_TASK GOAL_. Emit the exact text of every line from the line with "before = set(bpy.data.objects)" to the line with "# ---- places from the frame", both ends included. No other output is expected.

+++ RECORDS FOR PROCESSING +++

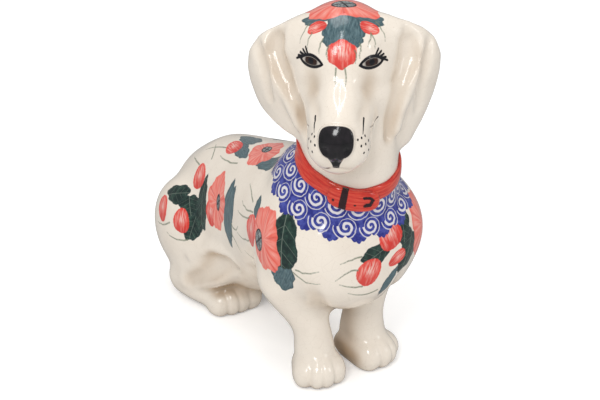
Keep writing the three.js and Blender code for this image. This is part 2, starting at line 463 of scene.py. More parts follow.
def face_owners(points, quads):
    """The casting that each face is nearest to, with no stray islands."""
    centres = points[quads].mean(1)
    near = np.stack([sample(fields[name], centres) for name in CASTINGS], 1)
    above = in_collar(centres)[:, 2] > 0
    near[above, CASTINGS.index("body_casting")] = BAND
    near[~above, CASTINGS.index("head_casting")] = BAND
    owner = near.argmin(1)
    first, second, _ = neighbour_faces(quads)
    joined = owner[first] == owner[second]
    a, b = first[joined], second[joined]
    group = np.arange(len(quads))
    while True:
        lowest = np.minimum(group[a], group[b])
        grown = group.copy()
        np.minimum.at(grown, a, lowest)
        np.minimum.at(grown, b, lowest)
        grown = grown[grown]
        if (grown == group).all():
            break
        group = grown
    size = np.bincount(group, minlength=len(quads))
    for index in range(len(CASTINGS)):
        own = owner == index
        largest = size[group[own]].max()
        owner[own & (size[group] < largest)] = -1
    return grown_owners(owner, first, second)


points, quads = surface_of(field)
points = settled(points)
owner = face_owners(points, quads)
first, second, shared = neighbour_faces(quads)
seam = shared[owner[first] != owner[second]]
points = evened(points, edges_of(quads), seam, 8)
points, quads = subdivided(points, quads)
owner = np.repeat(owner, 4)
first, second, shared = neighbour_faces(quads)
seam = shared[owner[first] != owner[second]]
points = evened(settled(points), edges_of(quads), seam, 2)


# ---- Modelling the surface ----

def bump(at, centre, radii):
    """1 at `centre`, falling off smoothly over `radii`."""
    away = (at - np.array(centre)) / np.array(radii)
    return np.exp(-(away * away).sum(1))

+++
+++ RECORDS FOR PROCESSING +++

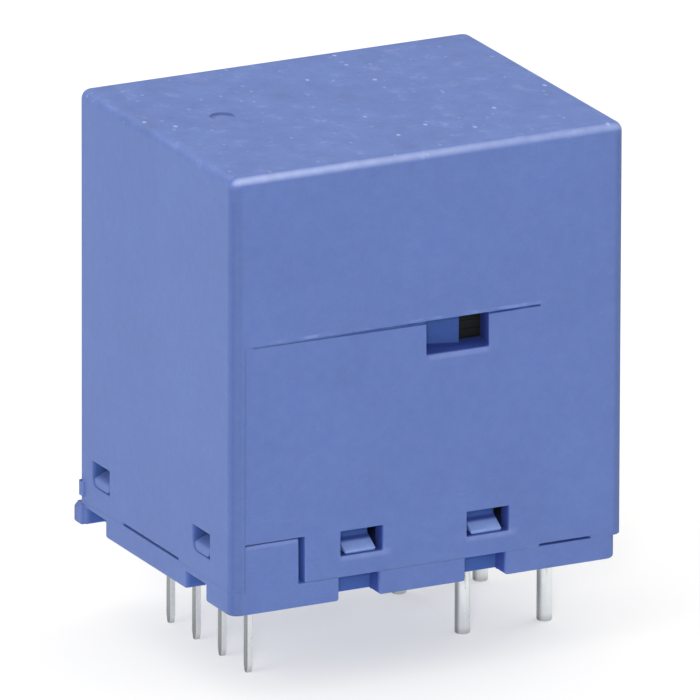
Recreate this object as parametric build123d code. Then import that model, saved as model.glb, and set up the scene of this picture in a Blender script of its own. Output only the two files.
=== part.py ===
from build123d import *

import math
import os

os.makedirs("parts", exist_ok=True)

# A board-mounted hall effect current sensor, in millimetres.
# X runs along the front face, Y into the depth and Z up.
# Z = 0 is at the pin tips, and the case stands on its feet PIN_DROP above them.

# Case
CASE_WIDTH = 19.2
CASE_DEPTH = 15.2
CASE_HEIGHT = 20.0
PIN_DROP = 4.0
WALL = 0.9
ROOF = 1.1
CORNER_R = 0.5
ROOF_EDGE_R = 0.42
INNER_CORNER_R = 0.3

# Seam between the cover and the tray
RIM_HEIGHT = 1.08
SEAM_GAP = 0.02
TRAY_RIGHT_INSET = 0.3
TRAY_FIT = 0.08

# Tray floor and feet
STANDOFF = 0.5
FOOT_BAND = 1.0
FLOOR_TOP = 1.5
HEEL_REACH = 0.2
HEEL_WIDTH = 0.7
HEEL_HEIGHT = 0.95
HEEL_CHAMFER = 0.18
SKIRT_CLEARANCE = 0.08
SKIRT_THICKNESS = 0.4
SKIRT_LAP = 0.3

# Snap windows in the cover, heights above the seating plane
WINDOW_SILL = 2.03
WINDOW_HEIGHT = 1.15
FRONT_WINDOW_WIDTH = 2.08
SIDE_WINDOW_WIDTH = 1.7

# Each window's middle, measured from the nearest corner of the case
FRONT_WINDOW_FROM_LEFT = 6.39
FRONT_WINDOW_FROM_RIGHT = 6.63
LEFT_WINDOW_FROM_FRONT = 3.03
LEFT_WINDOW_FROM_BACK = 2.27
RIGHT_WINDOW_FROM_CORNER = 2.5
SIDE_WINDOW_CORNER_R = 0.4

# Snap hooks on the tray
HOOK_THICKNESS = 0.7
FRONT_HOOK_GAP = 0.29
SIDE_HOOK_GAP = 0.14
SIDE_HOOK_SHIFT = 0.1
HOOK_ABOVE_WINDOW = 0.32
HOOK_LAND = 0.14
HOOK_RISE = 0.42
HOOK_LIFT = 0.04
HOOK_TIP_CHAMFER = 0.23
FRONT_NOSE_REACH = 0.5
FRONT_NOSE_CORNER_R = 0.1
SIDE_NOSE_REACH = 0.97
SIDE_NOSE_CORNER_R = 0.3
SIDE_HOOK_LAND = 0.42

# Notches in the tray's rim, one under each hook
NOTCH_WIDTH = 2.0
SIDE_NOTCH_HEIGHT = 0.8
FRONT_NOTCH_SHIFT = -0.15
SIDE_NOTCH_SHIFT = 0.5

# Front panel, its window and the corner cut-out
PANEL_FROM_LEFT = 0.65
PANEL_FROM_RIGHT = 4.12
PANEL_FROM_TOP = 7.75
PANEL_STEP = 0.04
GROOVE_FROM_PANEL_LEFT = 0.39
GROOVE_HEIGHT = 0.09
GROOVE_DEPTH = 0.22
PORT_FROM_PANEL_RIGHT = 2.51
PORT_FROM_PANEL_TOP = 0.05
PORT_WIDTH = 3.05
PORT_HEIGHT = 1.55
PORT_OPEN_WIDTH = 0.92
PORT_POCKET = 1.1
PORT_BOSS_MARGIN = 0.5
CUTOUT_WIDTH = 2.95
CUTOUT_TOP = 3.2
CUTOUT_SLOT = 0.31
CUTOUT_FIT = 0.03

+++
+++ RECORDS FOR PROCESSING +++

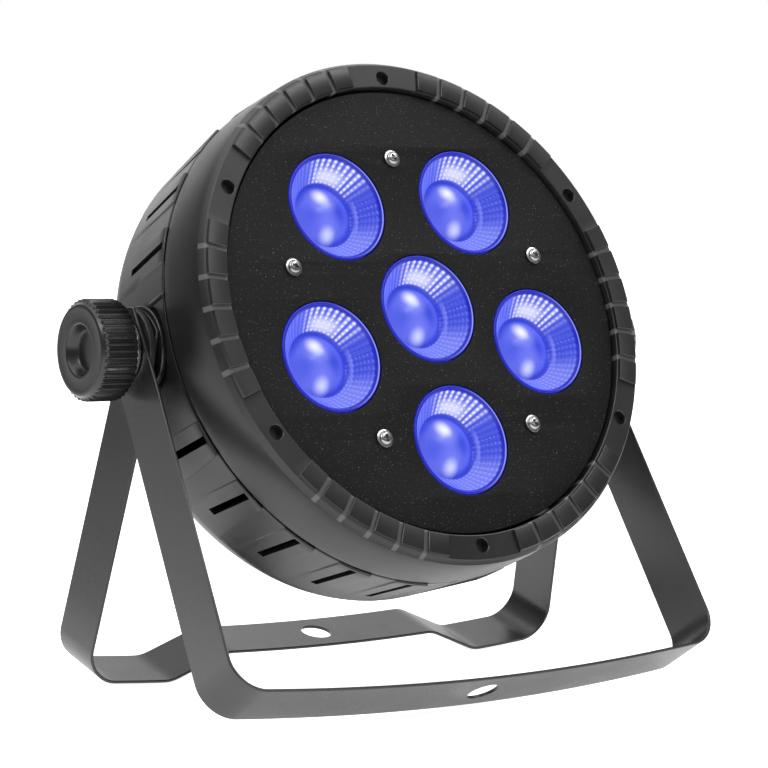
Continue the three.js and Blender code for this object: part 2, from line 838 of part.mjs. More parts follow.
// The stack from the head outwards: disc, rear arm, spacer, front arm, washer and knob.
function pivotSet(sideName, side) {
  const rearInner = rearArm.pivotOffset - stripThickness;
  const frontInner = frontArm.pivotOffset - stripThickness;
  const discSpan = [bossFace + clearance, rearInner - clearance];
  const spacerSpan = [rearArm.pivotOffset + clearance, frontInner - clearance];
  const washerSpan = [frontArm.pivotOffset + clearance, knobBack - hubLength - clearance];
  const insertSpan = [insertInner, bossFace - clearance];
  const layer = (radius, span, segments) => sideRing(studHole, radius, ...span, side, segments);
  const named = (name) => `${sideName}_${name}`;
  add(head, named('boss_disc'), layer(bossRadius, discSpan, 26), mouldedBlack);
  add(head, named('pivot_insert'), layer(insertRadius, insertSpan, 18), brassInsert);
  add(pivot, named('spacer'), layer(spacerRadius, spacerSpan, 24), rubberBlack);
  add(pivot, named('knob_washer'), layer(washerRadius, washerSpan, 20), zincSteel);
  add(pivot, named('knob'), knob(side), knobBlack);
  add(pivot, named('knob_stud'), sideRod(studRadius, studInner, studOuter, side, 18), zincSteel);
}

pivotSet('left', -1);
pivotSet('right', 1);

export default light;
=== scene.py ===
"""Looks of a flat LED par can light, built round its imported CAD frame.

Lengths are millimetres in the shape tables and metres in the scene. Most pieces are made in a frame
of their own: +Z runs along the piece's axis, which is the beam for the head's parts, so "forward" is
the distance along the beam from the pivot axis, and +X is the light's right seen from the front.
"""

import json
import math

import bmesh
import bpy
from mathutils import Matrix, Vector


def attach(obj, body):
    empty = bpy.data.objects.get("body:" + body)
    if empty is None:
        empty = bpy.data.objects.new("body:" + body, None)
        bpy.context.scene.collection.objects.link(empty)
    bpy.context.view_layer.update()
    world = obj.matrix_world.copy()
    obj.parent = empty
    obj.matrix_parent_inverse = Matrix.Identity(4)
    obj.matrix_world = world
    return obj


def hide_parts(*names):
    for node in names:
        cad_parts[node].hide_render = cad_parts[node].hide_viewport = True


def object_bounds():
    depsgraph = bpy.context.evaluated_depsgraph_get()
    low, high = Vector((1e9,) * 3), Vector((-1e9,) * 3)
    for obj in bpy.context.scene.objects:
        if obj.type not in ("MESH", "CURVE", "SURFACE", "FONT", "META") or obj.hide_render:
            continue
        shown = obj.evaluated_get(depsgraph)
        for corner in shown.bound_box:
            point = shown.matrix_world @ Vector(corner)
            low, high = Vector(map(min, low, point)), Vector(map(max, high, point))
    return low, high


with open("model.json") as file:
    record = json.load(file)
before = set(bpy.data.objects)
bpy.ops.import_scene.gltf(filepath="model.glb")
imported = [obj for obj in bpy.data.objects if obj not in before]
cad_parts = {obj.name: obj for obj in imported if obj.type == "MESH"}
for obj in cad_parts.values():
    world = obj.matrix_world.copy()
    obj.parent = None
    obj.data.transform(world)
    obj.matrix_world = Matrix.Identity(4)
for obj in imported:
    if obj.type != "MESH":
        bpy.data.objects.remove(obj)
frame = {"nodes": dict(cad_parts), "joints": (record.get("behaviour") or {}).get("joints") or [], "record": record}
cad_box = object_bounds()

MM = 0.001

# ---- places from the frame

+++

_CORRECT RESPONSE_.
before = set(bpy.data.objects)
bpy.ops.import_scene.gltf(filepath="model.glb")
imported = [obj for obj in bpy.data.objects if obj not in before]
cad_parts = {obj.name: obj for obj in imported if obj.type == "MESH"}
for obj in cad_parts.values():
    world = obj.matrix_world.copy()
    obj.parent = None
    obj.data.transform(world)
    obj.matrix_world = Matrix.Identity(4)
for obj in imported:
    if obj.type != "MESH":
        bpy.data.objects.remove(obj)
frame = {"nodes": dict(cad_parts), "joints": (record.get("behaviour") or {}).get("joints") or [], "record": record}
cad_box = object_bounds()

MM = 0.001

# ---- places from the frame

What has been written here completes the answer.